Perhaps even worse, speech in the realm of social media is never free. Each platform is owned by a technology corporation, and each forces its users to comply with ever-changing rules aimed at stifling any expression that stands in opposition to the whims of Silicon Valley. The so-called “Twitter Files” even revealed direct collusion with U.S. government agencies to silence voices that the feds deemed inconvenient. That is without the national security risk posed by platforms such as TikTok that brazenly harvest user data for the People’s Republic of China. TikTok is now facing U.S. government scrutiny for this activity, but should we stop at TikTok? Should we not reconsider whether social media’s addictive nature brings harms that outweigh any benefits?

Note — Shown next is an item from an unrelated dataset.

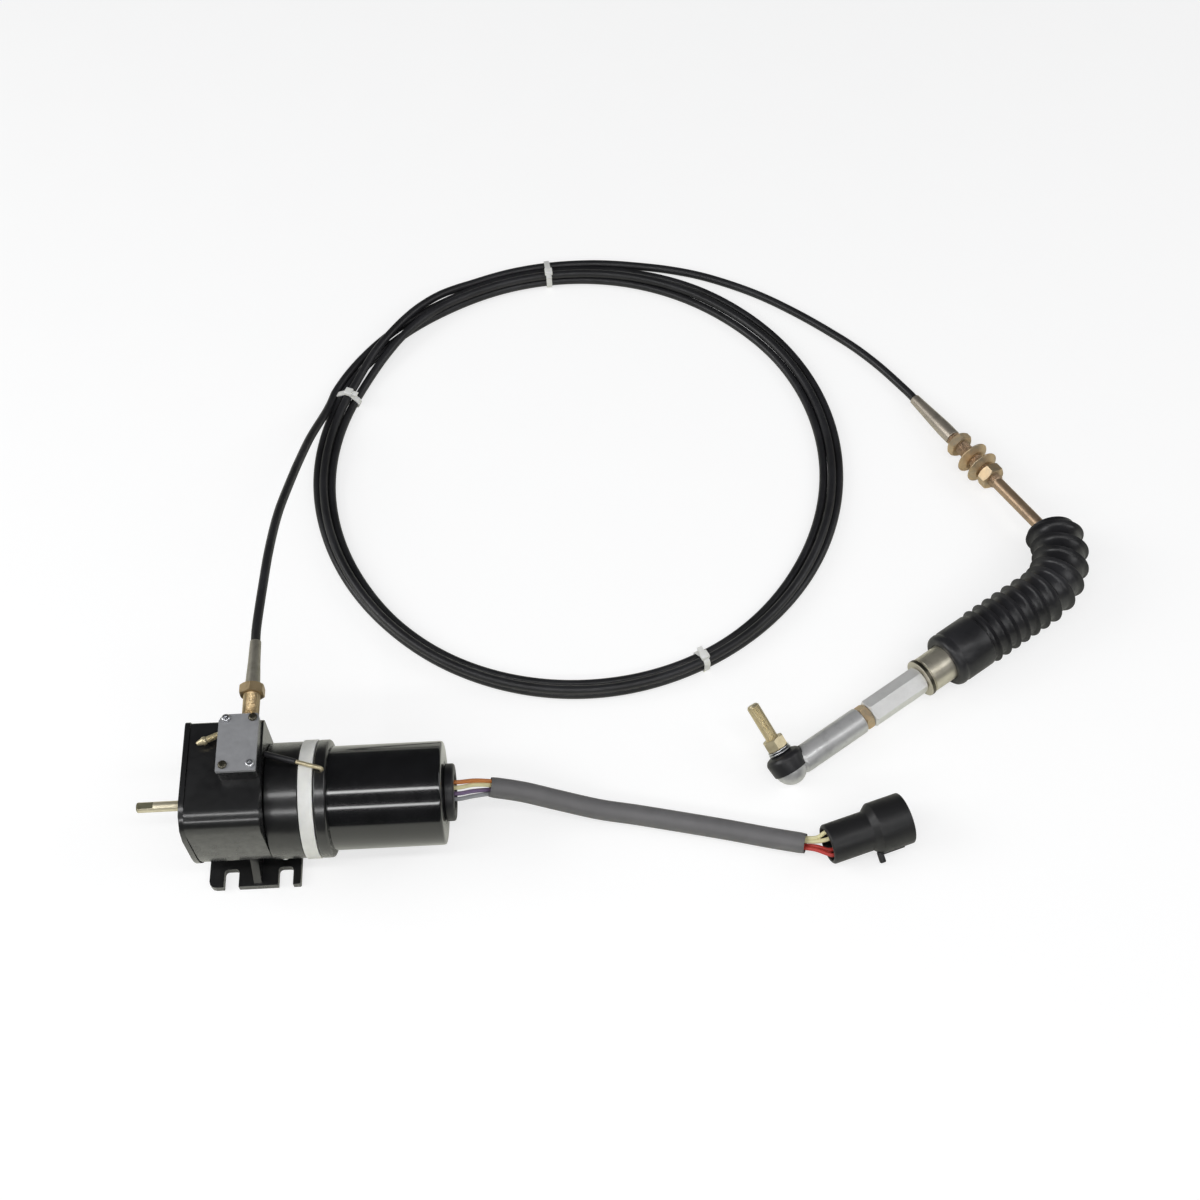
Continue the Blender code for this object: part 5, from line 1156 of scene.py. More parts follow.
class PIECE_OT_output(bpy.types.Operator):
    """Builds the milled output pin and its seal in the left end cover"""

    bl_idname = "throttle.output"
    bl_label = "Output pin"

    def execute(self, context):
        low, inside = ends_of("output_shaft")
        length = inside - low
        radius = 3.75 * MM
        profile = eased(
            [
                (0, 0),
                (radius - 0.7 * MM, 0),
                (radius, 0.7 * MM),
                (radius, length - 55 * MM),
                (5 * MM, length - 54 * MM),
                (5 * MM, length),
                (0, length),
            ],
            0.4 * MM,
        )
        flat = 2.9 * MM
        deep = 12 * MM
        cutters = [
            ("DIFFERENCE", block((4 * MM, 12 * MM, 2 * deep), (side * (flat + 2 * MM), 0, 0)))
            for side in (1, -1)
        ]
        matrix = heading_to(Vector((low, 0, AXIS_HEIGHT)), X_AXIS, Z_AXIS)
        pin = piece(
            "milled_pin",
            combined(spun(profile, 64), *cutters),
            "bright_pin",
            "output",
            matrix,
            ("output_shaft",),
        )
        pin.data.materials.append(finish("olive_zinc"))
        for face in pin.data.polygons:
            if face.center.x < low + deep:
                face.material_index = 1
        seal_low, seal_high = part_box("shaft_seal")
        reach = seal_high.x - seal_low.x
        seal = seal_high.y
        lips = eased(
            [
                (radius + 0.15 * MM, 0.9 * MM),
                (radius + 1.6 * MM, 0.2 * MM),
                (seal - 2.4 * MM, 0.9 * MM),
                (seal - 1.8 * MM, 0),
                (seal, 0),
                (seal, reach),
                (radius + 0.9 * MM, reach),
                (radius + 0.9 * MM, 1.4 * MM),
            ],
            0.4 * MM,
        )
        piece(
            "lip_seal",
            spun(lips, 72),
            "black_rubber",
            "housing",
            heading_to(Vector((seal_low.x, 0, AXIS_HEIGHT)), X_AXIS, Z_AXIS),
            ("shaft_seal",),
        )
        return {"FINISHED"}


class PIECE_OT_boss(bpy.types.Operator):
    """Builds the plate and screws on the boss, the side screw and the bond lead"""

    bl_idname = "throttle.boss"
    bl_label = "Boss cover"

    def execute(self, context):
        obj = piece(
            "boss_plate",
            copy_of("boss_cover"),
            "dull_zinc",
            "housing",
            None,
            ("boss_cover",),
        )
        ease_edges(obj, 0.35 * MM, 2, False)
        centre = sum(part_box("boss_cover"), Vector()) / 2
        for number in range(1, 5):
            low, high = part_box(f"cover_screw_{number}")
            middle = (low + high) / 2
            aside = middle - centre
            matrix = Matrix.Translation(Vector((middle.x, middle.y, high.z - 1.8 * MM)))
            turn = Matrix.Rotation(0.5 + number * 0.9, 4, "Z")
            # The two screws on one diagonal take the dark zinc as painted shade: all four are the
            # same bright zinc screws.
            piece(
                f"cover_head_{number}",
                pan_head(3.1 * MM, 0, 1.8 * MM),
                "band_zinc" if aside.x * aside.y > 0 else "zinc",
                "housing",
                matrix @ turn,
                (f"cover_screw_{number}",),
            )
        start = Vector((-8.65, 27.8, 100.0)) * MM
        heading = math.radians(202.5)
        direction = Vector((math.cos(heading), math.sin(heading), 0))
        profile = [
            (0, 0.6 * MM),
            *threaded(2.4 * MM, 0.6 * MM, 11.6 * MM, 0.8 * MM, 0.32 * MM),
            (2.4 * MM, 12.2 * MM),
            (3.0 * MM, 12.9 * MM),
            (3.0 * MM, 14.7 * MM),
            (2.6 * MM, 15.2 * MM),
            (1.2 * MM, 19.4 * MM),
            (0, 19.4 * MM),
        ]
        piece(
            "gold_side_screw",
            spun(profile, 40),
            "champagne",
            "housing",
            heading_to(start, direction, Z_AXIS),
            ("side_screw",),
        )
        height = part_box("bond_lead")[0].z + 2.0 * MM
        begin = Vector((19 * MM, 15 * MM, height))
        end = Vector((58.1 * MM, 2 * MM, height))
        along = (end - begin).normalized()
        covered = 23 * MM
        split = begin + along * covered
        sleeve = [(0, 0), (2.0 * MM, 0), (2.0 * MM, covered), (0, covered)]
        piece(
            "dark_sleeve",
            spun(eased(sleeve, 0.4 * MM), 40),
            "black_rubber",
            "housing",
            heading_to(begin, along, Z_AXIS),
            ("bond_lead",),
        )
        hook = [
            split + along * 0.4 * MM,
            split.lerp(end, 0.6),
            end - along * 1.2 * MM,
            end + Vector((0.3, 0, -0.9)) * MM,
            Vector((58.7 * MM, 2 * MM, height - 3 * MM)),
            Vector((58.7 * MM, 2 * MM, height - 6.8 * MM)),
        ]
        cord_curve(
            "gold_hook",
            smooth(hook, 1 * MM),
            1.5 * MM,
            "champagne",
            "housing",
            ("bond_terminal",),
        )
        return {"FINISHED"}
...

ON THE OTHER HAND, social media is, at the end of the day, communications media — and regulating it within the bounds of the First Amendment is not only difficult, but hazardous to all of our freedoms. Even if we were to only crack down now on TikTok, by far the worst of the lot, the door would be opened for the Biden administration — and any administration subsequent — to shut down potentially any social media site at will. Is it possible to safely regulate social media at all, or do we need to more diligently regulate ourselves and our loved ones, lest we become the next victims of “doom-scrolling?”
THE CHAIRMAN, anxious that he will be “ratioed” by a “cancel mob” if he makes the wrong utterance, has nonetheless called a caucus of the Society to debate the following resolution:
RESOLVED: Give me TikTok or give me Death!

The Debate will be held on Wednesday, April 17th, 2024, at Burger Moe’s, 242 West 7th Street, St. Paul, MN 55102.
The Chancellor and Chairman encourage people to arrive prior to 7 o'clock p.m. and to thank our host venue by spending money while partaking of food and drink. The debate will begin at half past seven. There is no dress code; however, gentlemen who wish to speak must wear a tie, and ladies are encouraged to adhere to a similar sartorial standard. For those gentlemen arriving sans tie yet wishing to discourse on the resolution, the Purveyor of Ties will keep on hand several remarkable selections.